A few days ago I read an article in the Frankfurt Allgemeine Zeitung about “Art in Crisis”; and that journal reviewed the influence crisis is having in the art market. And just there, in the word market is where I stopped, as I thought it was a sacrilege to join the words market and art; art is a religion, not a market. This article made me think of some statements done by a very renowned artist of our times, with which he tried to justify (without a need!) the payments received for a commission that many thought disproportionate. He defended himself from criticisms about the high price paid saying that the whole process followed until the achievement of the work, among other things, had set him apart from the “market” for many months. Market-Art, Art-Market. Money and recognition. Oh well!
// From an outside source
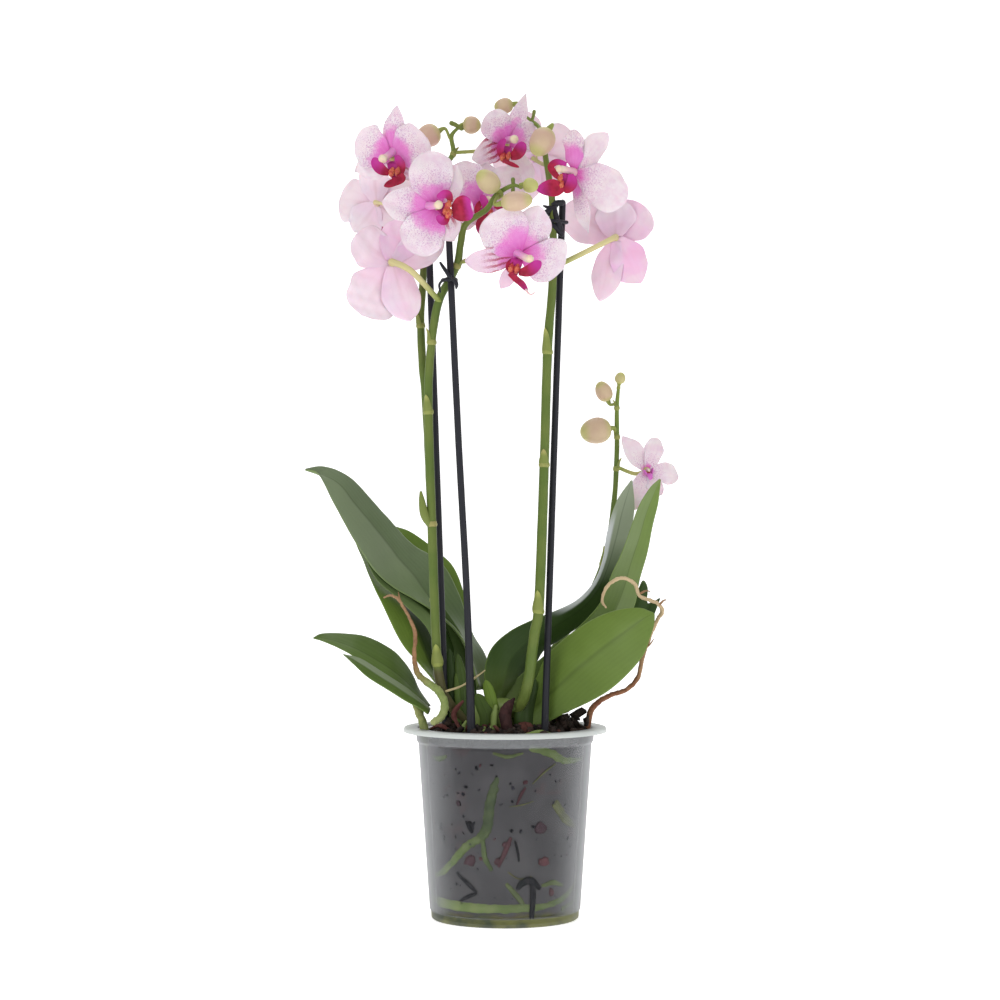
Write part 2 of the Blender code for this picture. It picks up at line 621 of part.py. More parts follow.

Precisely in this communion, sometimes dammed, is where I see the danger for the artist, maybe looking first for recognition, falling in the hands of the market and losing its freedom, “selling his soul to de the devil” and entering under its commands in exchange of money and the Greater recognition. The saddest thing of this process, if it ever happens, is that in order to reach that negotiation state between art and market, the artist, though good or very good, as he is also human, has that ego that accompanies us as a shadow and it is sometimes so strong that it takes the place of the person. The shadow is always black and it will drag the artist to its darkness, who once deprived from his freedom, his art will be reduced to a mere show of his wisdom; he may be a master, but an amputated master because he will lack the energy to one day realize the Work of Art.